## [SOURCE MATERIAL]
>>>

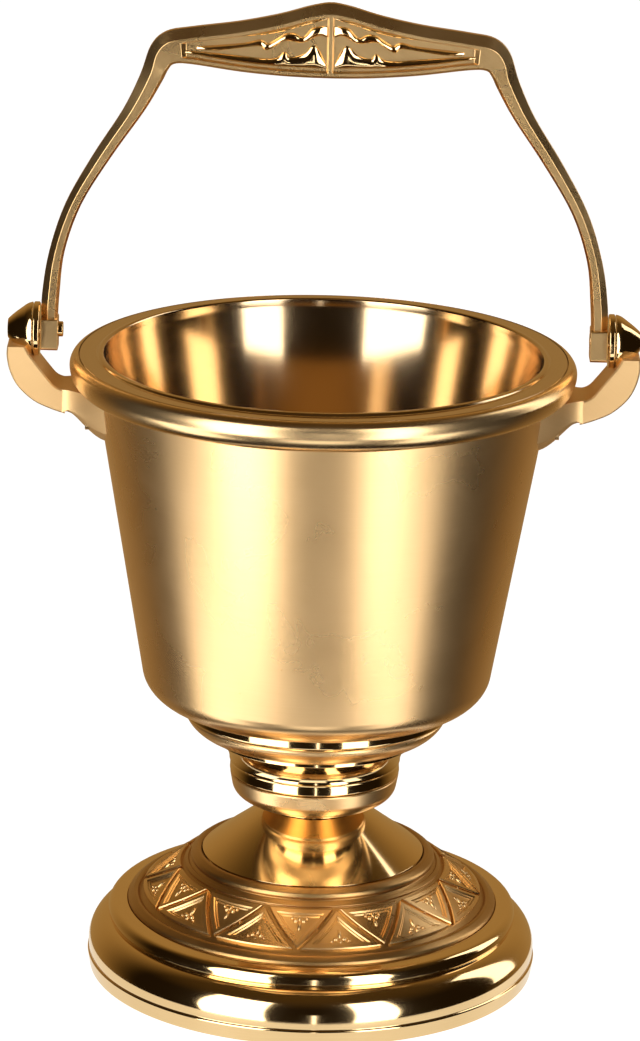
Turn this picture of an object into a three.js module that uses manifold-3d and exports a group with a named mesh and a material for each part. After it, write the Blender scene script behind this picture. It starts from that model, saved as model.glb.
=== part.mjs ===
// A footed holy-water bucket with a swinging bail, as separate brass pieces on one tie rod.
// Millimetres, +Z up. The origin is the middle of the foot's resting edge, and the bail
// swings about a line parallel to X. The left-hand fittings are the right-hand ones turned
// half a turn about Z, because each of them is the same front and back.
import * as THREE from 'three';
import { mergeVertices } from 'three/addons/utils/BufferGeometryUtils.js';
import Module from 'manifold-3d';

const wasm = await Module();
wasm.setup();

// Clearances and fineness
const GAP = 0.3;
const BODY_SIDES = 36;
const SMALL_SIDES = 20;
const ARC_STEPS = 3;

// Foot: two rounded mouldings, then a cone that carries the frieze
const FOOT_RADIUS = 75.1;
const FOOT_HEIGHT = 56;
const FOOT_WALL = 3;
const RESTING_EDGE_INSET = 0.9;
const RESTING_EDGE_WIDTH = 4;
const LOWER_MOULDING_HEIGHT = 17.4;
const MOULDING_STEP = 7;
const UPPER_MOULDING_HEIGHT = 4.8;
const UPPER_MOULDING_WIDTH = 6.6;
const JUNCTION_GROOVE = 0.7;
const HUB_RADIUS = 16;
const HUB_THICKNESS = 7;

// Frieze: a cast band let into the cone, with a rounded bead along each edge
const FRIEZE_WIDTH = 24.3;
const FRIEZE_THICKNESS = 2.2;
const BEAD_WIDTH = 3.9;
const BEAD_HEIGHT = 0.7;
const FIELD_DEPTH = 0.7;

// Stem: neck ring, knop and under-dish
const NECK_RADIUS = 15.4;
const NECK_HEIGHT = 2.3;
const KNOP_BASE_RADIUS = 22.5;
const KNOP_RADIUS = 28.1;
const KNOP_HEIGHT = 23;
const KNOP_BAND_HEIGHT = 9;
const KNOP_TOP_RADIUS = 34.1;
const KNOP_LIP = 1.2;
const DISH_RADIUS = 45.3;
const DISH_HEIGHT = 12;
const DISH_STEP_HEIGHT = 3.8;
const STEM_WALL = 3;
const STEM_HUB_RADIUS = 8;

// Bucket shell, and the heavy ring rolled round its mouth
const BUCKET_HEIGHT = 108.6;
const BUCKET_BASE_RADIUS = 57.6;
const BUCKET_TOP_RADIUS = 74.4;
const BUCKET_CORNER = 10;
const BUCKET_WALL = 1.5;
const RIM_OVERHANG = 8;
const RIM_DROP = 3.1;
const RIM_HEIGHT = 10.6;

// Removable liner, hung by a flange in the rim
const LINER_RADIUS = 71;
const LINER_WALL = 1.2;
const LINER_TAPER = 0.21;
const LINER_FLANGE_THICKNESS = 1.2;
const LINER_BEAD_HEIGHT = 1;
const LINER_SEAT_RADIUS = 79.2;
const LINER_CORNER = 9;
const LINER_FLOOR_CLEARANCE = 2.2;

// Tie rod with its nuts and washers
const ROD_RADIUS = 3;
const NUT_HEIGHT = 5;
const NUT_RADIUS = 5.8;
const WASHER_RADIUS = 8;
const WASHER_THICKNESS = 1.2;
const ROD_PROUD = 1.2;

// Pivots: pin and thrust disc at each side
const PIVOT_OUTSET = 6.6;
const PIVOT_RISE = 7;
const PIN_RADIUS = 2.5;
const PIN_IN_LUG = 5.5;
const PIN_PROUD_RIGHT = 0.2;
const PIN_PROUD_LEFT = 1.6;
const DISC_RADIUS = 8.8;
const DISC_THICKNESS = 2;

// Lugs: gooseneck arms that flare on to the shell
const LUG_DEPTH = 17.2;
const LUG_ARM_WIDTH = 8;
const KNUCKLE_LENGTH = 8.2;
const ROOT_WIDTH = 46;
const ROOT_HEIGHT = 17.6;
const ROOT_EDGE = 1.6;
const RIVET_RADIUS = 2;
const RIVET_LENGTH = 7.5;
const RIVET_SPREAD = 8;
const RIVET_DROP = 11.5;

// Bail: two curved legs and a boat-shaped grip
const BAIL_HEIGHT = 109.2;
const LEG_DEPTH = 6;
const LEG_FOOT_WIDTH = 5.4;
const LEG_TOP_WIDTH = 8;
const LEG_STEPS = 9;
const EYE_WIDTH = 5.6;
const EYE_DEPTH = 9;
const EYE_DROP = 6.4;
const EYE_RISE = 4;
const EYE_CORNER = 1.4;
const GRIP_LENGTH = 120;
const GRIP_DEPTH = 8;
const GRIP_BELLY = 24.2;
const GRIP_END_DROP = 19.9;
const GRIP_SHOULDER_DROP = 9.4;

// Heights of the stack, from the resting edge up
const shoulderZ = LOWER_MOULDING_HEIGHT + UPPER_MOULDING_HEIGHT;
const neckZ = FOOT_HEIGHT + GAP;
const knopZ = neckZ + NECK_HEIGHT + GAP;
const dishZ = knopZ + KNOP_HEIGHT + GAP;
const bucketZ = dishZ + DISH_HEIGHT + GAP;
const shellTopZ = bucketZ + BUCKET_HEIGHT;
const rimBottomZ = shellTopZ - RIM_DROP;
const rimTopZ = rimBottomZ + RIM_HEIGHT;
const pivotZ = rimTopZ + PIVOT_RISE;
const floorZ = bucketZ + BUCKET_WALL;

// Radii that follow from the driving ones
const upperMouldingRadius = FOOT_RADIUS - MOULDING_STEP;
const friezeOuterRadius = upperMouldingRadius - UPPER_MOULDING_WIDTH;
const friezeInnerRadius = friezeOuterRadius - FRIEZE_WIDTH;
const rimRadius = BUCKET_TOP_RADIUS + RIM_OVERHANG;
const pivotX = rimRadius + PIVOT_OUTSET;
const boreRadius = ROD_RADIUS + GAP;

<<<

Extract the data exactly as given.

## [TASK RESULT]
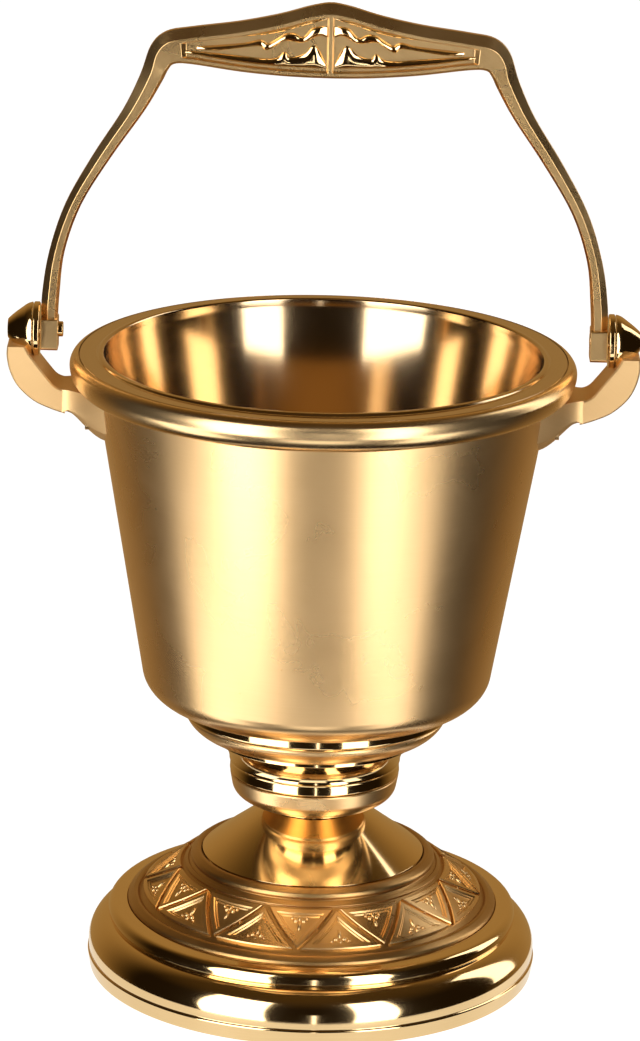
Turn this picture of an object into a three.js module that uses manifold-3d and exports a group with a named mesh and a material for each part. After it, write the Blender scene script behind this picture. It starts from that model, saved as model.glb.
=== part.mjs ===
// A footed holy-water bucket with a swinging bail, as separate brass pieces on one tie rod.
// Millimetres, +Z up. The origin is the middle of the foot's resting edge, and the bail
// swings about a line parallel to X. The left-hand fittings are the right-hand ones turned
// half a turn about Z, because each of them is the same front and back.
import * as THREE from 'three';
import { mergeVertices } from 'three/addons/utils/BufferGeometryUtils.js';
import Module from 'manifold-3d';

const wasm = await Module();
wasm.setup();

// Clearances and fineness
const GAP = 0.3;
const BODY_SIDES = 36;
const SMALL_SIDES = 20;
const ARC_STEPS = 3;

// Foot: two rounded mouldings, then a cone that carries the frieze
const FOOT_RADIUS = 75.1;
const FOOT_HEIGHT = 56;
const FOOT_WALL = 3;
const RESTING_EDGE_INSET = 0.9;
const RESTING_EDGE_WIDTH = 4;
const LOWER_MOULDING_HEIGHT = 17.4;
const MOULDING_STEP = 7;
const UPPER_MOULDING_HEIGHT = 4.8;
const UPPER_MOULDING_WIDTH = 6.6;
const JUNCTION_GROOVE = 0.7;
const HUB_RADIUS = 16;
const HUB_THICKNESS = 7;

// Frieze: a cast band let into the cone, with a rounded bead along each edge
const FRIEZE_WIDTH = 24.3;
const FRIEZE_THICKNESS = 2.2;
const BEAD_WIDTH = 3.9;
const BEAD_HEIGHT = 0.7;
const FIELD_DEPTH = 0.7;

// Stem: neck ring, knop and under-dish
const NECK_RADIUS = 15.4;
const NECK_HEIGHT = 2.3;
const KNOP_BASE_RADIUS = 22.5;
const KNOP_RADIUS = 28.1;
const KNOP_HEIGHT = 23;
const KNOP_BAND_HEIGHT = 9;
const KNOP_TOP_RADIUS = 34.1;
const KNOP_LIP = 1.2;
const DISH_RADIUS = 45.3;
const DISH_HEIGHT = 12;
const DISH_STEP_HEIGHT = 3.8;
const STEM_WALL = 3;
const STEM_HUB_RADIUS = 8;

// Bucket shell, and the heavy ring rolled round its mouth
const BUCKET_HEIGHT = 108.6;
const BUCKET_BASE_RADIUS = 57.6;
const BUCKET_TOP_RADIUS = 74.4;
const BUCKET_CORNER = 10;
const BUCKET_WALL = 1.5;
const RIM_OVERHANG = 8;
const RIM_DROP = 3.1;
const RIM_HEIGHT = 10.6;

// Removable liner, hung by a flange in the rim
const LINER_RADIUS = 71;
const LINER_WALL = 1.2;
const LINER_TAPER = 0.21;
const LINER_FLANGE_THICKNESS = 1.2;
const LINER_BEAD_HEIGHT = 1;
const LINER_SEAT_RADIUS = 79.2;
const LINER_CORNER = 9;
const LINER_FLOOR_CLEARANCE = 2.2;

// Tie rod with its nuts and washers
const ROD_RADIUS = 3;
const NUT_HEIGHT = 5;
const NUT_RADIUS = 5.8;
const WASHER_RADIUS = 8;
const WASHER_THICKNESS = 1.2;
const ROD_PROUD = 1.2;

// Pivots: pin and thrust disc at each side
const PIVOT_OUTSET = 6.6;
const PIVOT_RISE = 7;
const PIN_RADIUS = 2.5;
const PIN_IN_LUG = 5.5;
const PIN_PROUD_RIGHT = 0.2;
const PIN_PROUD_LEFT = 1.6;
const DISC_RADIUS = 8.8;
const DISC_THICKNESS = 2;

// Lugs: gooseneck arms that flare on to the shell
const LUG_DEPTH = 17.2;
const LUG_ARM_WIDTH = 8;
const KNUCKLE_LENGTH = 8.2;
const ROOT_WIDTH = 46;
const ROOT_HEIGHT = 17.6;
const ROOT_EDGE = 1.6;
const RIVET_RADIUS = 2;
const RIVET_LENGTH = 7.5;
const RIVET_SPREAD = 8;
const RIVET_DROP = 11.5;

// Bail: two curved legs and a boat-shaped grip
const BAIL_HEIGHT = 109.2;
const LEG_DEPTH = 6;
const LEG_FOOT_WIDTH = 5.4;
const LEG_TOP_WIDTH = 8;
const LEG_STEPS = 9;
const EYE_WIDTH = 5.6;
const EYE_DEPTH = 9;
const EYE_DROP = 6.4;
const EYE_RISE = 4;
const EYE_CORNER = 1.4;
const GRIP_LENGTH = 120;
const GRIP_DEPTH = 8;
const GRIP_BELLY = 24.2;
const GRIP_END_DROP = 19.9;
const GRIP_SHOULDER_DROP = 9.4;

// Heights of the stack, from the resting edge up
const shoulderZ = LOWER_MOULDING_HEIGHT + UPPER_MOULDING_HEIGHT;
const neckZ = FOOT_HEIGHT + GAP;
const knopZ = neckZ + NECK_HEIGHT + GAP;
const dishZ = knopZ + KNOP_HEIGHT + GAP;
const bucketZ = dishZ + DISH_HEIGHT + GAP;
const shellTopZ = bucketZ + BUCKET_HEIGHT;
const rimBottomZ = shellTopZ - RIM_DROP;
const rimTopZ = rimBottomZ + RIM_HEIGHT;
const pivotZ = rimTopZ + PIVOT_RISE;
const floorZ = bucketZ + BUCKET_WALL;

// Radii that follow from the driving ones
const upperMouldingRadius = FOOT_RADIUS - MOULDING_STEP;
const friezeOuterRadius = upperMouldingRadius - UPPER_MOULDING_WIDTH;
const friezeInnerRadius = friezeOuterRadius - FRIEZE_WIDTH;
const rimRadius = BUCKET_TOP_RADIUS + RIM_OVERHANG;
const pivotX = rimRadius + PIVOT_OUTSET;
const boreRadius = ROD_RADIUS + GAP;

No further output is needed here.